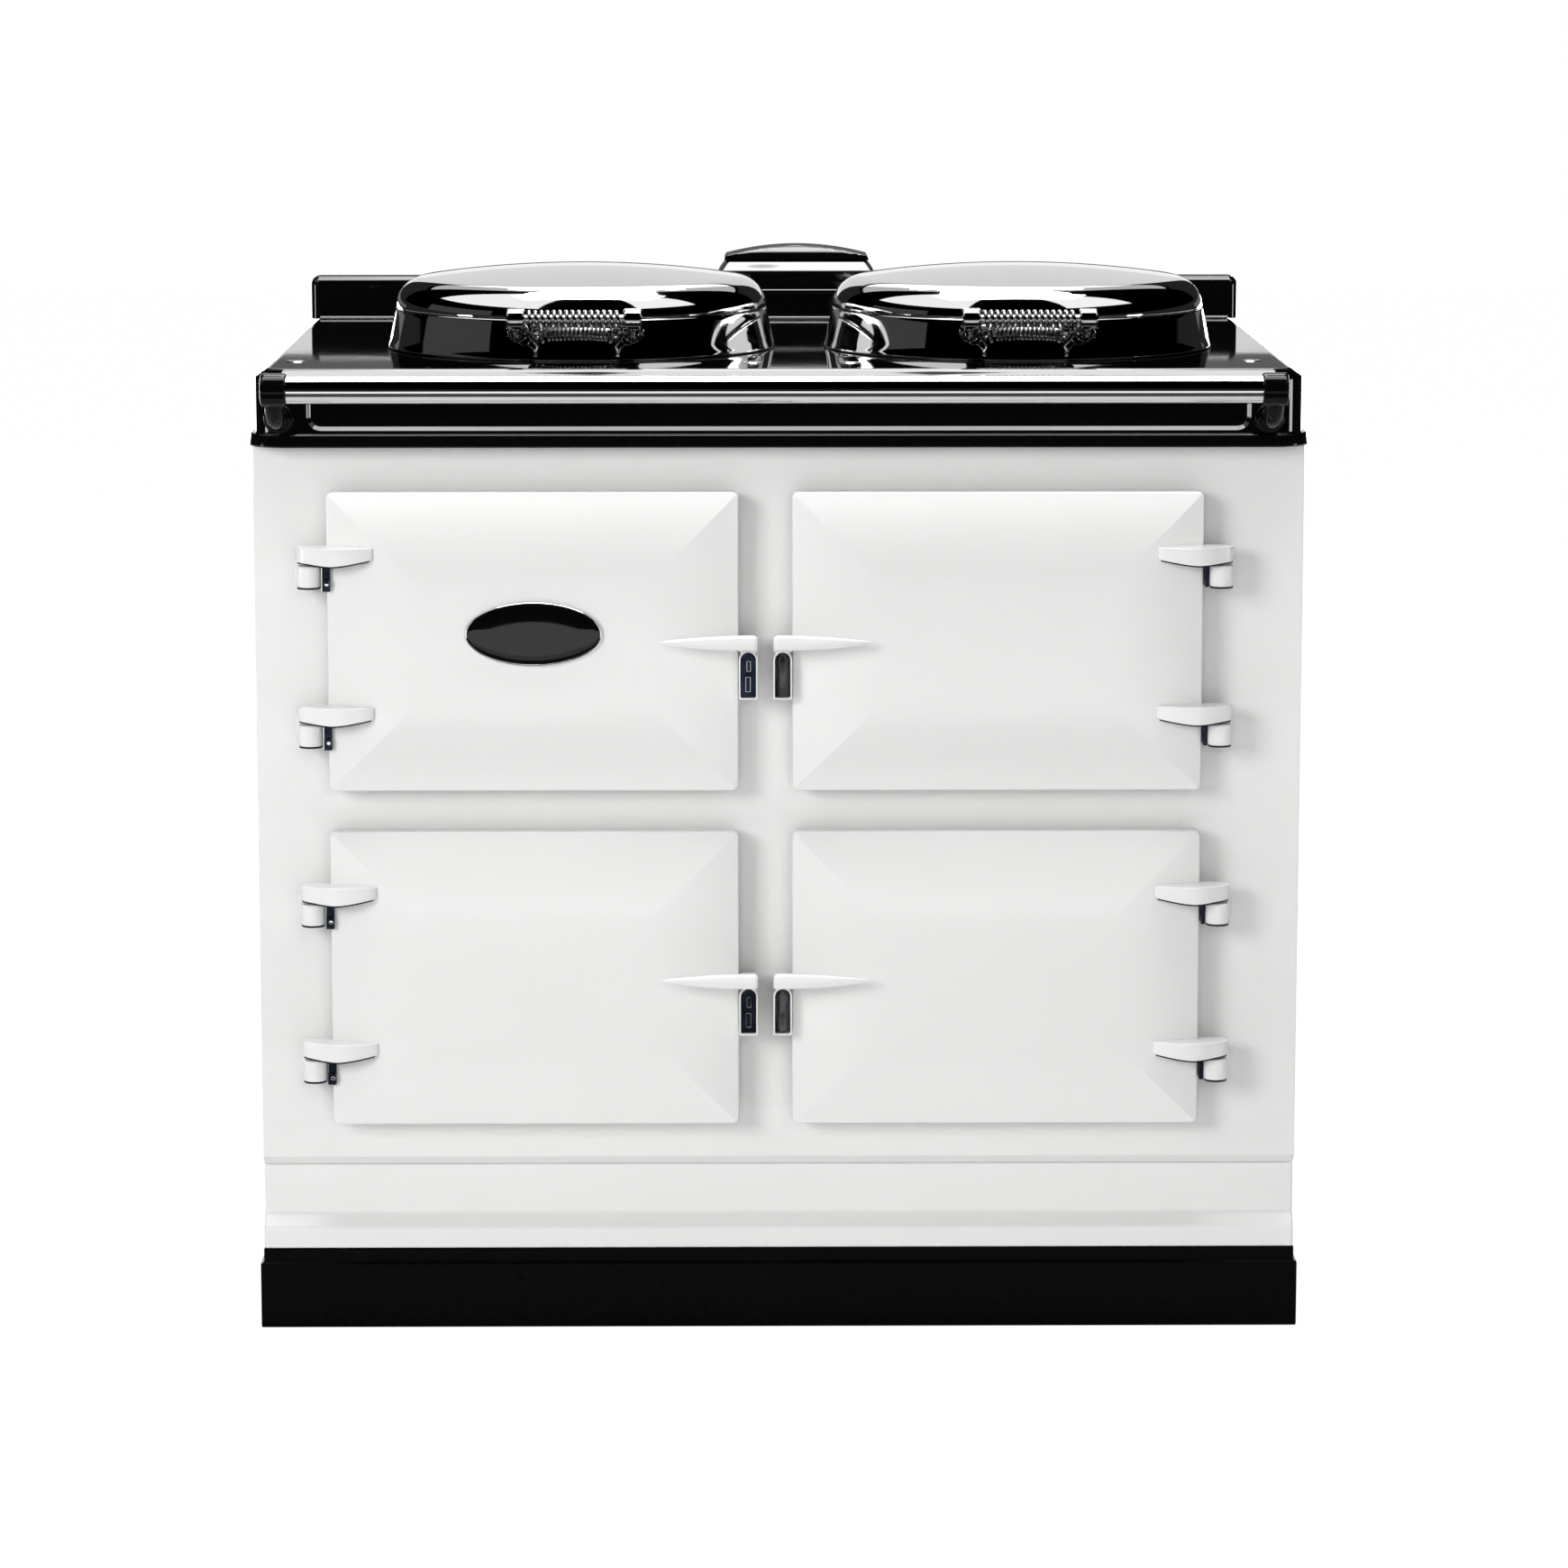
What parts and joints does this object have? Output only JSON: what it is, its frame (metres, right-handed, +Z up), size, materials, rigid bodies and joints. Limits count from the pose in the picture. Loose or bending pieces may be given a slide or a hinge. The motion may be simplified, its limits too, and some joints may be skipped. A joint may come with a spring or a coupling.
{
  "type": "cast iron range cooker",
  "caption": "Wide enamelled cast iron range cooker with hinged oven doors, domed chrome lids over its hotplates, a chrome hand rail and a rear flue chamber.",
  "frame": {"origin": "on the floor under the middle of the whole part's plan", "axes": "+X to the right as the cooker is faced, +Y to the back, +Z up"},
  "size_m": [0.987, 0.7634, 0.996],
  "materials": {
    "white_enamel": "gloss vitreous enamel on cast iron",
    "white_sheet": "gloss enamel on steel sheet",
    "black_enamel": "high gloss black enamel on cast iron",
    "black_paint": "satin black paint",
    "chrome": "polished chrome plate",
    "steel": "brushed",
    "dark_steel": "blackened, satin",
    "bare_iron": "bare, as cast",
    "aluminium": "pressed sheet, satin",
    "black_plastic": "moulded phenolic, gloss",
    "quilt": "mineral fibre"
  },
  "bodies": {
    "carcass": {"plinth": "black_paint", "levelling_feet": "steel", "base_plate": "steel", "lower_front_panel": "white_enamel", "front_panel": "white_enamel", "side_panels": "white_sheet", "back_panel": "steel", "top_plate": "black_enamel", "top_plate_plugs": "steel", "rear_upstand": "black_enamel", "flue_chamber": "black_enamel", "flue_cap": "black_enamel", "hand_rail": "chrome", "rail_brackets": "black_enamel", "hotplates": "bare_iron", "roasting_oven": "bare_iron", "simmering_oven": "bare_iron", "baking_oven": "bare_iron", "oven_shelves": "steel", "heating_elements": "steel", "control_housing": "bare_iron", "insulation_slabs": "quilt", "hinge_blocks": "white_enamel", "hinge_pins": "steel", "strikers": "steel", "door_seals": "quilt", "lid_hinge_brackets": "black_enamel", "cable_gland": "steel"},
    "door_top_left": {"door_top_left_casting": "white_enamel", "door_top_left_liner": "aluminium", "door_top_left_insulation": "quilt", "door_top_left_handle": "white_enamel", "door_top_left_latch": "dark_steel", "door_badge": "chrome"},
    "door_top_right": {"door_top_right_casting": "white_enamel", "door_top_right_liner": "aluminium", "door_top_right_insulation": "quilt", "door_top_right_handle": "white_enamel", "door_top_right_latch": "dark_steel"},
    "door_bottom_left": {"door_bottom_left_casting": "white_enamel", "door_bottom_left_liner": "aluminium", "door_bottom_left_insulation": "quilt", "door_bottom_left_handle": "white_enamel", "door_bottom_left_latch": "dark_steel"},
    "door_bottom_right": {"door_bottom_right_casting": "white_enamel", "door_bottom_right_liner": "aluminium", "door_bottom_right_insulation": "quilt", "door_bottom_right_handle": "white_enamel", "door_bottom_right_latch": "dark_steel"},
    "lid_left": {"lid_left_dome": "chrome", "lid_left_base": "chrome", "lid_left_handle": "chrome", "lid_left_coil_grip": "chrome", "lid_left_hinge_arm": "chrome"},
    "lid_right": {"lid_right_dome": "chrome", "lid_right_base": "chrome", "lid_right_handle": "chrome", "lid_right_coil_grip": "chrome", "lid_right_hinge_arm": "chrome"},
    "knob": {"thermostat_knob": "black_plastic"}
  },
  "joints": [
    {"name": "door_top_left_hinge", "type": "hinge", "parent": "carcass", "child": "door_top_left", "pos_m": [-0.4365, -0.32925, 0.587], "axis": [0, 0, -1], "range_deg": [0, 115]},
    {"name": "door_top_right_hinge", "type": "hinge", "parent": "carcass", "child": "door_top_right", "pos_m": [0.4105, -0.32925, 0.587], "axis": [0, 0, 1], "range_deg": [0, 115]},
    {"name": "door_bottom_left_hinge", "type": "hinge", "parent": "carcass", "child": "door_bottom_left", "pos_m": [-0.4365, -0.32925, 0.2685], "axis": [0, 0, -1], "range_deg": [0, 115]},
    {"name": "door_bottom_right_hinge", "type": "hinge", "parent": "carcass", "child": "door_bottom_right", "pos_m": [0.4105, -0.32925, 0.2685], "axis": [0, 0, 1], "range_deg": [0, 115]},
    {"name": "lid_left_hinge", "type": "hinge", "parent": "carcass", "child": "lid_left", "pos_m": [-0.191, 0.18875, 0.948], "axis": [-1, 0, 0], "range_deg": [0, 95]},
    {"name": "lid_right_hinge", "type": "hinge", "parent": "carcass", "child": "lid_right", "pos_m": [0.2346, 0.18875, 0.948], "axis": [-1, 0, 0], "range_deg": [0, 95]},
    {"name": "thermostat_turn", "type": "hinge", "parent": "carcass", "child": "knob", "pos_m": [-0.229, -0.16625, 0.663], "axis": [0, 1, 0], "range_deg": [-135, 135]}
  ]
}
++++++++
Aim of the task
Each line of the listing above should be output exactly.

Full solution
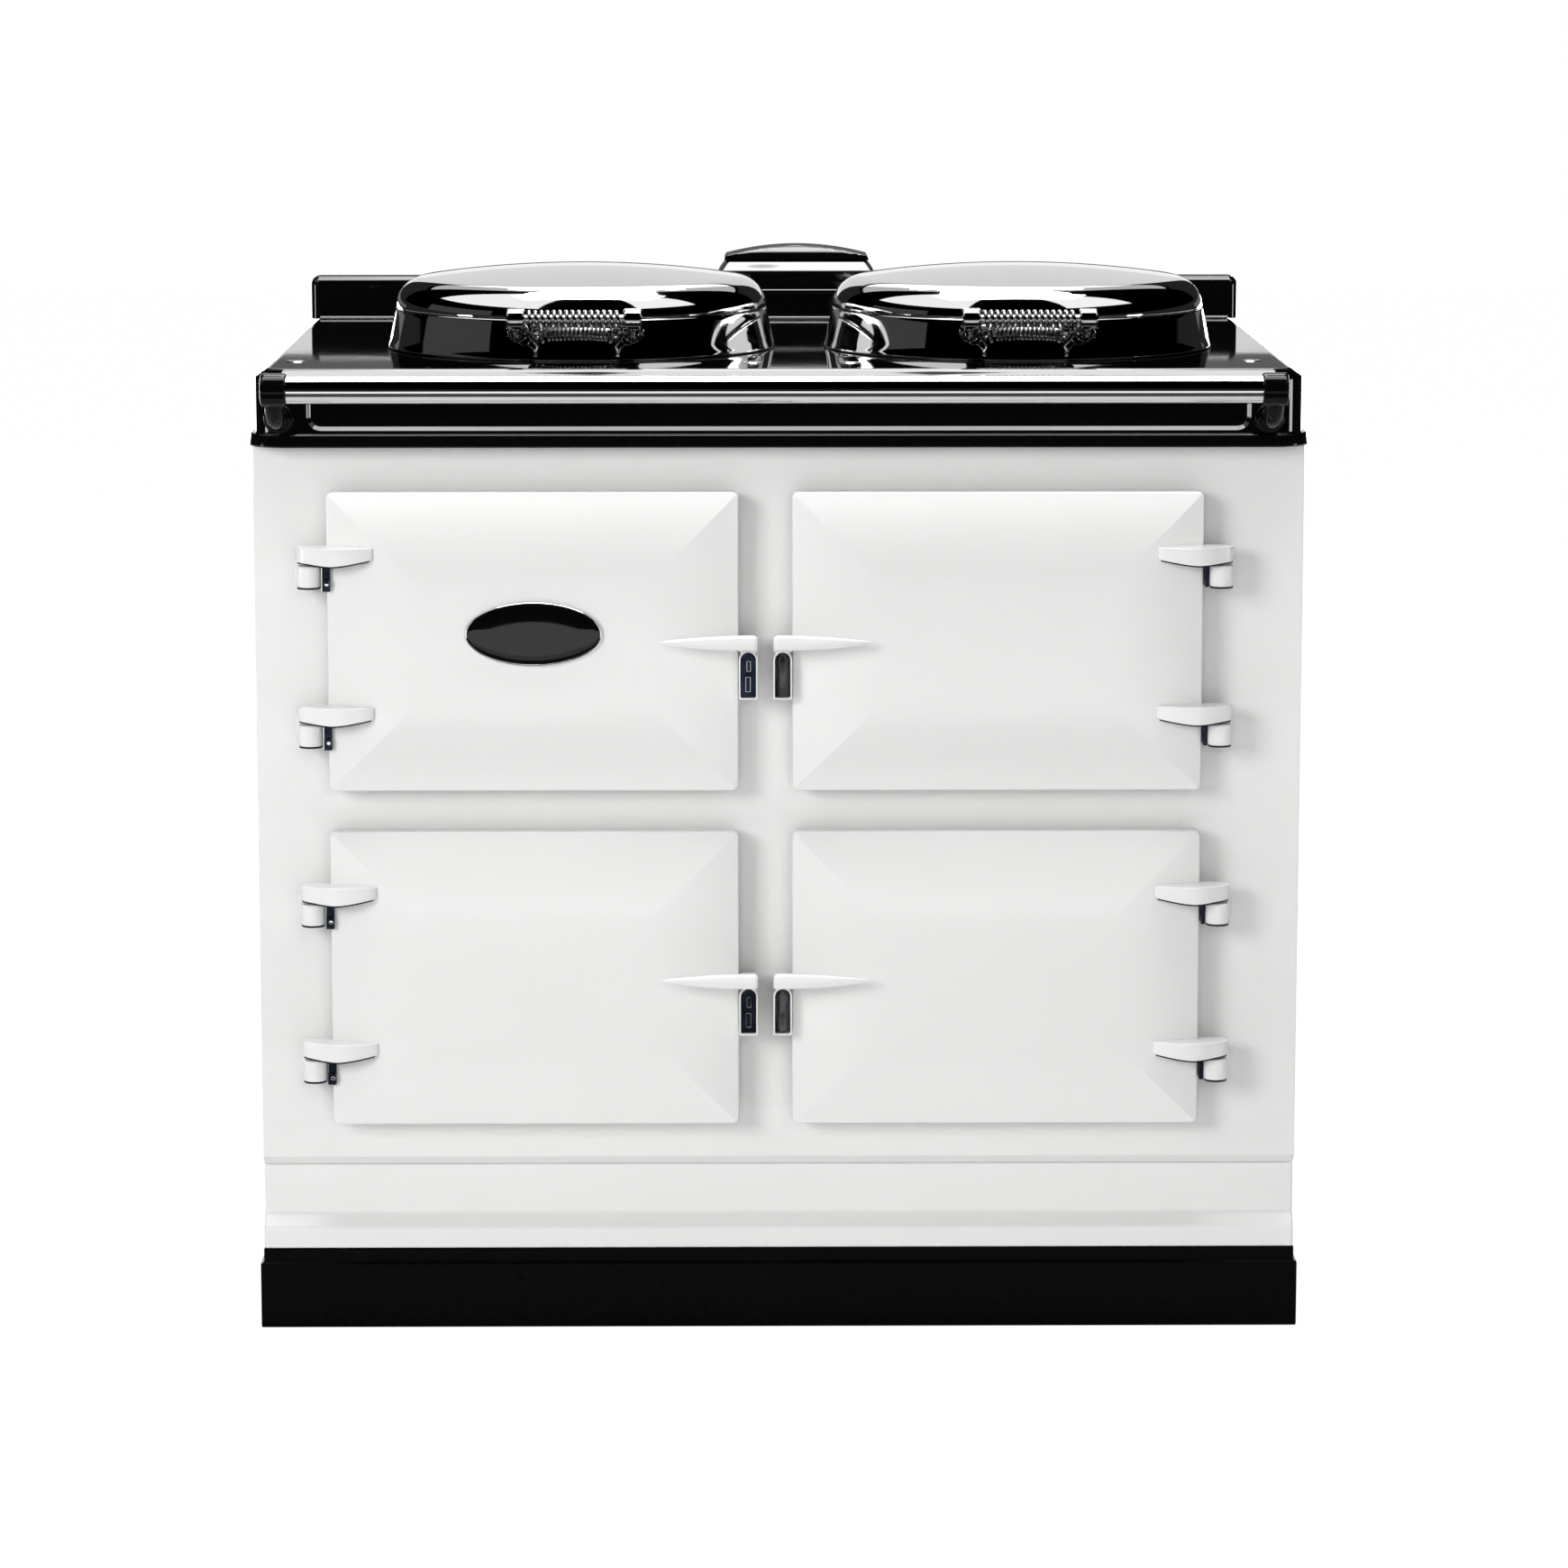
What parts and joints does this object have? Output only JSON: what it is, its frame (metres, right-handed, +Z up), size, materials, rigid bodies and joints. Limits count from the pose in the picture. Loose or bending pieces may be given a slide or a hinge. The motion may be simplified, its limits too, and some joints may be skipped. A joint may come with a spring or a coupling.
{
  "type": "cast iron range cooker",
  "caption": "Wide enamelled cast iron range cooker with hinged oven doors, domed chrome lids over its hotplates, a chrome hand rail and a rear flue chamber.",
  "frame": {"origin": "on the floor under the middle of the whole part's plan", "axes": "+X to the right as the cooker is faced, +Y to the back, +Z up"},
  "size_m": [0.987, 0.7634, 0.996],
  "materials": {
    "white_enamel": "gloss vitreous enamel on cast iron",
    "white_sheet": "gloss enamel on steel sheet",
    "black_enamel": "high gloss black enamel on cast iron",
    "black_paint": "satin black paint",
    "chrome": "polished chrome plate",
    "steel": "brushed",
    "dark_steel": "blackened, satin",
    "bare_iron": "bare, as cast",
    "aluminium": "pressed sheet, satin",
    "black_plastic": "moulded phenolic, gloss",
    "quilt": "mineral fibre"
  },
  "bodies": {
    "carcass": {"plinth": "black_paint", "levelling_feet": "steel", "base_plate": "steel", "lower_front_panel": "white_enamel", "front_panel": "white_enamel", "side_panels": "white_sheet", "back_panel": "steel", "top_plate": "black_enamel", "top_plate_plugs": "steel", "rear_upstand": "black_enamel", "flue_chamber": "black_enamel", "flue_cap": "black_enamel", "hand_rail": "chrome", "rail_brackets": "black_enamel", "hotplates": "bare_iron", "roasting_oven": "bare_iron", "simmering_oven": "bare_iron", "baking_oven": "bare_iron", "oven_shelves": "steel", "heating_elements": "steel", "control_housing": "bare_iron", "insulation_slabs": "quilt", "hinge_blocks": "white_enamel", "hinge_pins": "steel", "strikers": "steel", "door_seals": "quilt", "lid_hinge_brackets": "black_enamel", "cable_gland": "steel"},
    "door_top_left": {"door_top_left_casting": "white_enamel", "door_top_left_liner": "aluminium", "door_top_left_insulation": "quilt", "door_top_left_handle": "white_enamel", "door_top_left_latch": "dark_steel", "door_badge": "chrome"},
    "door_top_right": {"door_top_right_casting": "white_enamel", "door_top_right_liner": "aluminium", "door_top_right_insulation": "quilt", "door_top_right_handle": "white_enamel", "door_top_right_latch": "dark_steel"},
    "door_bottom_left": {"door_bottom_left_casting": "white_enamel", "door_bottom_left_liner": "aluminium", "door_bottom_left_insulation": "quilt", "door_bottom_left_handle": "white_enamel", "door_bottom_left_latch": "dark_steel"},
    "door_bottom_right": {"door_bottom_right_casting": "white_enamel", "door_bottom_right_liner": "aluminium", "door_bottom_right_insulation": "quilt", "door_bottom_right_handle": "white_enamel", "door_bottom_right_latch": "dark_steel"},
    "lid_left": {"lid_left_dome": "chrome", "lid_left_base": "chrome", "lid_left_handle": "chrome", "lid_left_coil_grip": "chrome", "lid_left_hinge_arm": "chrome"},
    "lid_right": {"lid_right_dome": "chrome", "lid_right_base": "chrome", "lid_right_handle": "chrome", "lid_right_coil_grip": "chrome", "lid_right_hinge_arm": "chrome"},
    "knob": {"thermostat_knob": "black_plastic"}
  },
  "joints": [
    {"name": "door_top_left_hinge", "type": "hinge", "parent": "carcass", "child": "door_top_left", "pos_m": [-0.4365, -0.32925, 0.587], "axis": [0, 0, -1], "range_deg": [0, 115]},
    {"name": "door_top_right_hinge", "type": "hinge", "parent": "carcass", "child": "door_top_right", "pos_m": [0.4105, -0.32925, 0.587], "axis": [0, 0, 1], "range_deg": [0, 115]},
    {"name": "door_bottom_left_hinge", "type": "hinge", "parent": "carcass", "child": "door_bottom_left", "pos_m": [-0.4365, -0.32925, 0.2685], "axis": [0, 0, -1], "range_deg": [0, 115]},
    {"name": "door_bottom_right_hinge", "type": "hinge", "parent": "carcass", "child": "door_bottom_right", "pos_m": [0.4105, -0.32925, 0.2685], "axis": [0, 0, 1], "range_deg": [0, 115]},
    {"name": "lid_left_hinge", "type": "hinge", "parent": "carcass", "child": "lid_left", "pos_m": [-0.191, 0.18875, 0.948], "axis": [-1, 0, 0], "range_deg": [0, 95]},
    {"name": "lid_right_hinge", "type": "hinge", "parent": "carcass", "child": "lid_right", "pos_m": [0.2346, 0.18875, 0.948], "axis": [-1, 0, 0], "range_deg": [0, 95]},
    {"name": "thermostat_turn", "type": "hinge", "parent": "carcass", "child": "knob", "pos_m": [-0.229, -0.16625, 0.663], "axis": [0, 1, 0], "range_deg": [-135, 135]}
  ]
}